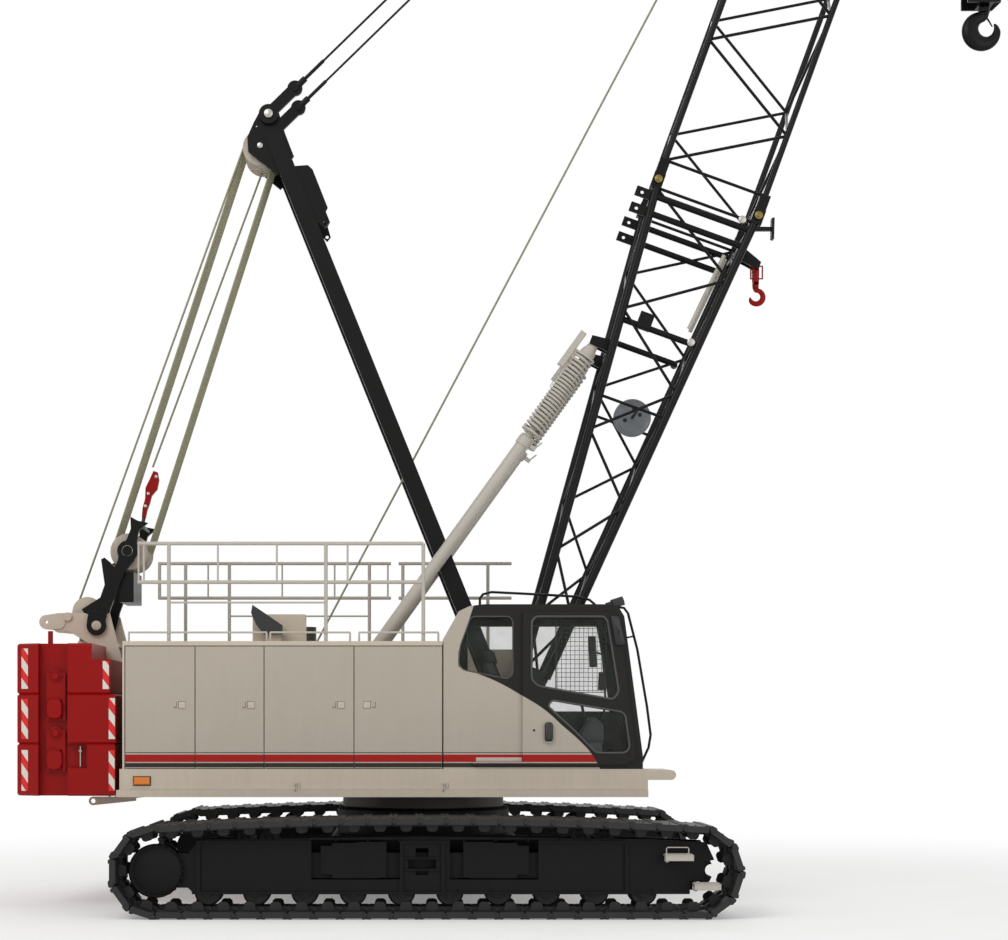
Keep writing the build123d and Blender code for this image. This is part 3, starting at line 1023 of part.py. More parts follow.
pendant_y = MAST_HEAD_HALF + 43
tip = boom_point(BOOM_LENGTH, -TIP_FORWARD)
tip_centre = (tip[0], tip[2])
idler = boom_point(BOOM_LENGTH - IDLER_BELOW, IDLER_BACK)
idler_centre = (idler[0], idler[2])
pendant_eye = boom_point(BOOM_LENGTH + EYE_AHEAD, EYE_BACK)
PENDANT_EYE = (pendant_eye[0], pendant_eye[2])
head_start = top_end + HEAD_SOCKET
with BuildPart() as boom_head:
    for hand in (-1, 1):
        for back in (-1, 1):
            centre = back * boom_half_depth(top_end)
            slab([(head_start, centre - 60), (head_start + 90, centre - 60), (head_start + 90, centre + 60),
                  (head_start, centre + 60)], hand * BOOM_WIDTH / 2 - 50, hand * BOOM_WIDTH / 2 + 50,
                 plane=boom_side)
        low_y, high_y = across((HEAD_HALF, HEAD_HALF + HEAD_PLATE), hand)
        slab([(head_start + 40, -380), (BOOM_LENGTH - 20, -230), (BOOM_LENGTH + 90, -200),
              (BOOM_LENGTH + 140, -80), (BOOM_LENGTH + 330, 480), (BOOM_LENGTH + 230, 560),
              (BOOM_LENGTH - 60, 540), (head_start + 40, 380)], low_y, high_y, plane=boom_side)
    for back in (-1, 1):
        centre = back * boom_half_depth(top_end)
        slab([(head_start + 40, centre - 50), (head_start + 90, centre - 50), (head_start + 90, centre + 50),
              (head_start + 40, centre + 50)], -BOOM_WIDTH / 2, BOOM_WIDTH / 2, plane=boom_side)
    for pin, radius in ((tip_centre, TIP_PIN), (idler_centre, IDLER_PIN)):
        cross_rod(pin, -HEAD_HALF - 1, HEAD_HALF + 1, radius)
    for hand in (-1, 1):
        cross_rod(PENDANT_EYE, *across((HEAD_HALF + 1, pendant_y + 30), hand), 38)
save(boom_head, "boom_head")

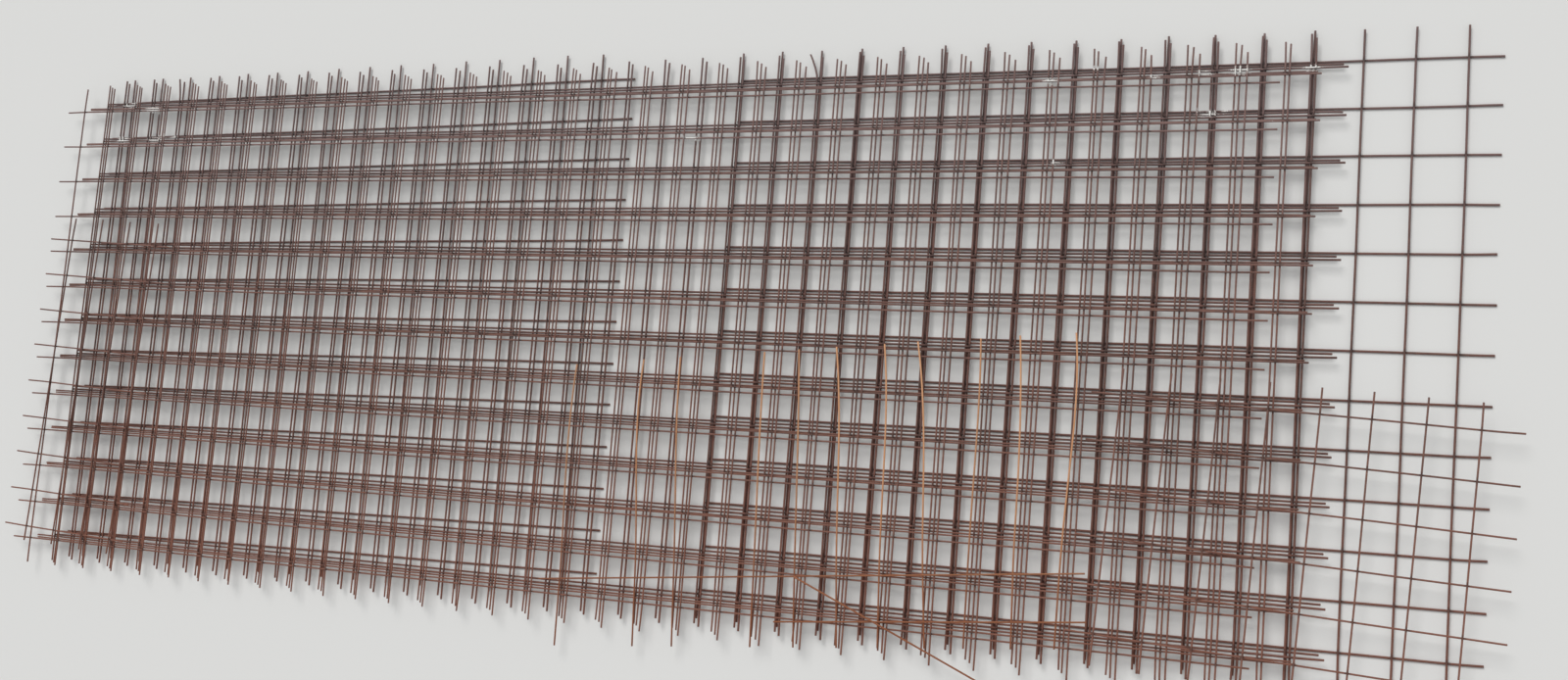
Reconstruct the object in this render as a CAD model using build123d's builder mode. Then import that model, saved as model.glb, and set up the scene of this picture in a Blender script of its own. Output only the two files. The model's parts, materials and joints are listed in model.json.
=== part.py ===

--

▶ _Brief_
Every line from the line containing "Reconstruct the object" to the last line of the material above must be repeated exactly, and no other line.

▶ _Response below_
Reconstruct the object in this render as a CAD model using build123d's builder mode. Then import that model, saved as model.glb, and set up the scene of this picture in a Blender script of its own. Output only the two files. The model's parts, materials and joints are listed in model.json.
=== part.py ===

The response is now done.